In short, what’s important is the code point of each character since that’s what determines what the text means. The encoding is just a way to get those code points into a file or memory so they can be converted back later, and do it without taking up too much space.

Think of encoding in the same way you would compression like Zip. The original data that matters (in this case, the series of code points) is transformed into something suitable for storage. Later, it can be deciphered back into the original data.

Knowing the encoding is just as important as knowing the compression algorithm used. If you zip a file, then try to decompress it as if it were a StuffIt file, you will get garbage back. Similarly, if you try to decipher bytes that were encoded with UTF-8 as if they are UTF-16, you will never get your original text back. You have to know the encoding first.

In The Beginning

In the early days, a REALbasic String didn’t know anything about encodings. All characters were expected to take one byte, and each byte represented a character. In short, they were like an immutable MemoryBlock with alternate methods.
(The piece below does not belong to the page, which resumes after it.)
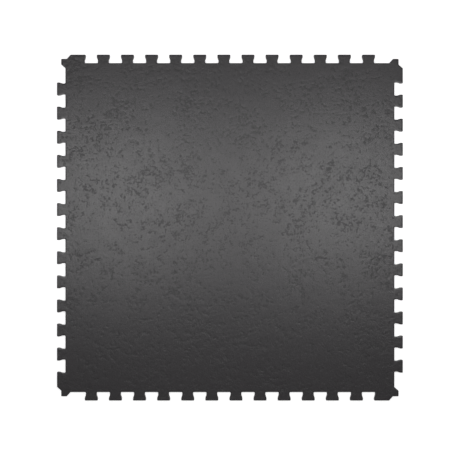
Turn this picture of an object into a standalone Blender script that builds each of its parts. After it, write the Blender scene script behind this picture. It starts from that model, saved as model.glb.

As the world changed, so did the language. TextEncoding was introduced so that encoded Unicode could be properly read and represented within apps. They settled on UTF-8 encoding as the default, but any encoding could be accommodated. Internally, it was all converted to Unicode code points anyway.

This scheme fit into the existing language, but had one big drawback: It required that we, as developers, became somewhat familiar with encodings, what they meant, what the differences were, and how to deal with them. This was not ideal but acceptable.

On The Tenth Day

What’s important is that the encoding tells the system how to interpret the bytes of a string to display the text we are actually interested in. When dealing with characters that are meant for human consumption, we shouldn’t really have to care about how they are stored or manipulated internally, so with the new framework, Xojo gave us the Text type.

Whereas a String stores a series of bytes and knows (or is told) how to decipher them into characters, Text stores a series of code points. If you think of a String in terms of a fancy MemoryBlock, then think of Text as closer to an array of Integer. Each element of that “array” is a code point, and each code point represents a character.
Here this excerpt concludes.